Navajo Tribal Utility Authority (NTUA) is the largest tribal multi-utility provider in the U.S. It operates 11 external watering stations for residents to haul water, charging $5 for up to 1,000 gallons. But for those who have to purchase water elsewhere or rely on bottled water, it can cost $1.50 a gallon. A study looking at water issues in Navajo Nation, funded in part by the National Institute of Environmental Health Sciences, found Navajo households without running water paid 71 times the amount that water users in typical urban areas paid.  

George McGraw is the founder of DigDeep, a nonprofit focused on water access issues. He said the Navajo Nation isn't alone: Over 2 million Americans across all 50 states don't have any running water or a flush toilet at home, but Native Americans have trouble accessing water more than any other group.    

The United States built one of the world's most successful water and sanitation systems, with the New Deal expanding the development to include rural areas in the 1930s. Still, McGraw said that system was never designed to serve everybody. "If you were poor or a community of color, you were deliberately sidelined out of the infrastructural development built to serve the rest of the country."  

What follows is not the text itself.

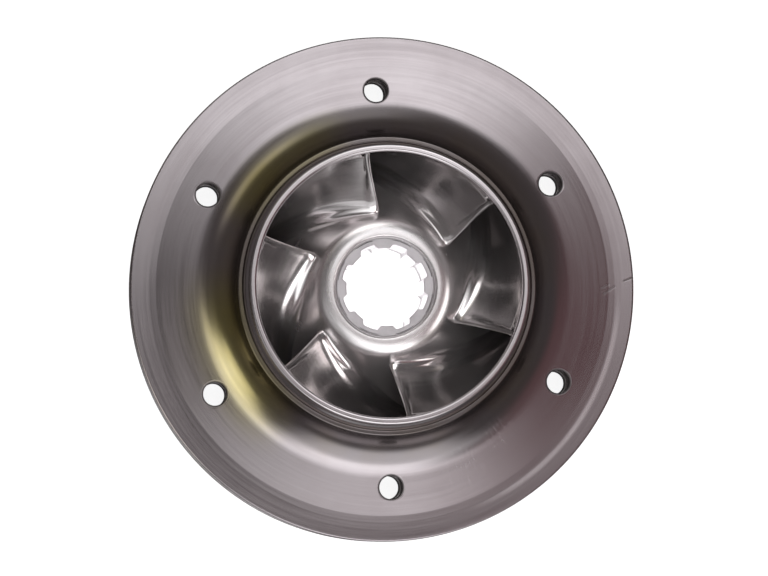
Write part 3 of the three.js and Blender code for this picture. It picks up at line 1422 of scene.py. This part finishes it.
@dataclass
class NeckRing:
    """The cylindrical neck round the suction eye, with its foot in the collar."""

    sizes: ImpellerSizes
    finish: TurnedSteel
    columns: int = 64
    flare_round: float = 1.5 * MM
    foot_rise: float = 1.2 * MM
    foot_round: float = 0.15 * MM
    shoulder_round: float = 0.4 * MM
    step_round: float = 0.8 * MM
    lip_round: float = 0.38 * MM
    lip_flare: float = 0.3 * MM
    lip_height: float = 1.6 * MM
    lip_bend: float = 2 * MM
    longest_step: float = 0.5 * MM

    def build(self, repeat: RoundTheShaft) -> bpy.types.Object:
        """Builds and dresses the neck.

        Args:
            repeat: Tree that repeats a pattern round the shaft.

        Returns:
            The piece.
        """
        sizes = self.sizes
        outer, foot = sizes.neck_outer_radius, sizes.neck_foot_radius
        shoulder = sizes.neck_foot + self.foot_rise
        corners = [
            Corner(sizes.eye_radius, sizes.neck_foot + sizes.flare_rise, self.flare_round),
            Corner(outer, sizes.neck_foot, self.foot_round),
            Corner(foot, sizes.neck_foot, self.foot_round),
            Corner(foot, shoulder, self.shoulder_round),
            Corner(outer, shoulder + (foot - outer), self.step_round),
            Corner(outer, sizes.lip - self.lip_height, self.lip_bend),
            Corner(outer + self.lip_flare, sizes.lip, self.lip_round),
            Corner(sizes.eye_radius, sizes.lip, self.lip_round),
        ]
        section = divided(rounded(corners), self.longest_step)
        sheet = SheetMesh("neck_skin")
        sector = 2 * math.pi / sizes.holes
        rows = [
            sheet.row(on_round(p, sector * (j / self.columns - 0.5)) for j in range(self.columns + 1))
            for p in section
        ]
        for i, row in enumerate(rows):
            sheet.strip(row, rows[(i + 1) % len(rows)])
        piece = repeat.make(sheet.mesh(), sizes.holes, self.finish.material("turned_neck"))
        return placed(piece, Slot.NECK, ["neck_ring"])


@dataclass
class SplinedBush:
    """The matt bush in the nose, with spline teeth round its bore."""

    sizes: ImpellerSizes
    finish: BlastedSteel
    teeth: int = 8
    groove_radius: float = 8.55 * MM
    tip_radius: float = 7.65 * MM
    root_half_angle: float = math.radians(13)
    tip_half_angle: float = math.radians(8.5)
    columns: int = 48
    chamfer: float = 0.15 * MM

    def bore(self, angle: float) -> float:
        """Radius of the bore at an angle from the middle of a tooth, with softened flanks.

        Args:
            angle: Angle from the middle of the tooth.

        Returns:
            The radius.
        """
        share = (abs(angle) - self.tip_half_angle) / (self.root_half_angle - self.tip_half_angle)
        share = min(max(share * 0.8 + 0.1, 0.0), 1.0)
        return self.tip_radius + (self.groove_radius - self.tip_radius) * soft_step(share)

    def build(self, repeat: RoundTheShaft) -> bpy.types.Object:
        """Builds and dresses the bush.

        Args:
            repeat: Tree that repeats a pattern round the shaft.

        Returns:
            The piece.
        """
        pitch = 2 * math.pi / self.teeth
        angles = [pitch * (j / self.columns - 0.5) for j in range(self.columns + 1)]
        top, outer, edge = self.sizes.bush_top, self.sizes.bush_radius, self.chamfer
        sheet = SheetMesh("bush_skin")

        def row(share: float, inset: float, height: float) -> list[int]:
            """Points between the bore and the outside, moved in from the edge by an inset.

            Args:
                share: Share of the way from the bore to the outside.
                inset: Distance that they are moved in.
                height: Height of the points.

            Returns:
                Numbers of the points.
            """
            places = []
            for angle in angles:
                bore = self.bore(angle)
                radius = bore + (outer - bore) * share
                radius += inset if share < 0.5 else -inset
                places.append(on_round(Vector((radius, height)), angle))
            return sheet.row(places)

        rows = [row(0.0, edge, 0.0)]
        rows += [row(0.0, edge * (1 - t), edge * t) for t in (0.5, 1.0)]
        rows += [row(0.0, 0.0, edge + (top - 2 * edge) * t) for t in (0.03, 0.2, 0.4, 0.6, 0.8, 0.97)]
        rows += [row(0.0, edge * t, top - edge * (1 - t)) for t in (0.0, 0.5, 1.0)]
        rows += [row(0.0, edge * 1.3, top)]
        rows += [row(s, 0.0, top) for s in (0.35, 0.5, 0.65, 0.8)]
        rows += [row(1.0, edge * (2.3 - t), top - edge * max(0.0, t - 1.3)) for t in (0.0, 1.3, 1.8, 2.3)]
        rows += [row(1.0, 0.0, edge + (top - 2 * edge) * t) for t in (0.97, 0.7, 0.4, 0.03)]
        rows += [row(1.0, edge * t, edge * (1 - t)) for t in (0.0, 0.5, 1.0)]
        rows += [row(s, 0.0, 0.0) for s in (0.75, 0.5, 0.35)]
        for i, line in enumerate(rows):
            sheet.strip(line, rows[(i + 1) % len(rows)])
        piece = repeat.make(sheet.mesh(), self.teeth, self.finish.material("blasted_bush"))
        return placed(piece, Slot.BUSH, ["splined_bush"])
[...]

A study by DigDeep and US Water Alliance, "Closing the Water Access Gap in the United States," identified race as the strongest predictor of access to running water as an American in 2020. It found African American and Latinx households were nearly twice as likely to lack complete plumbing compared to white families, while Native American households were 19 times more likely. The study found race was a more significant factor than income and geography.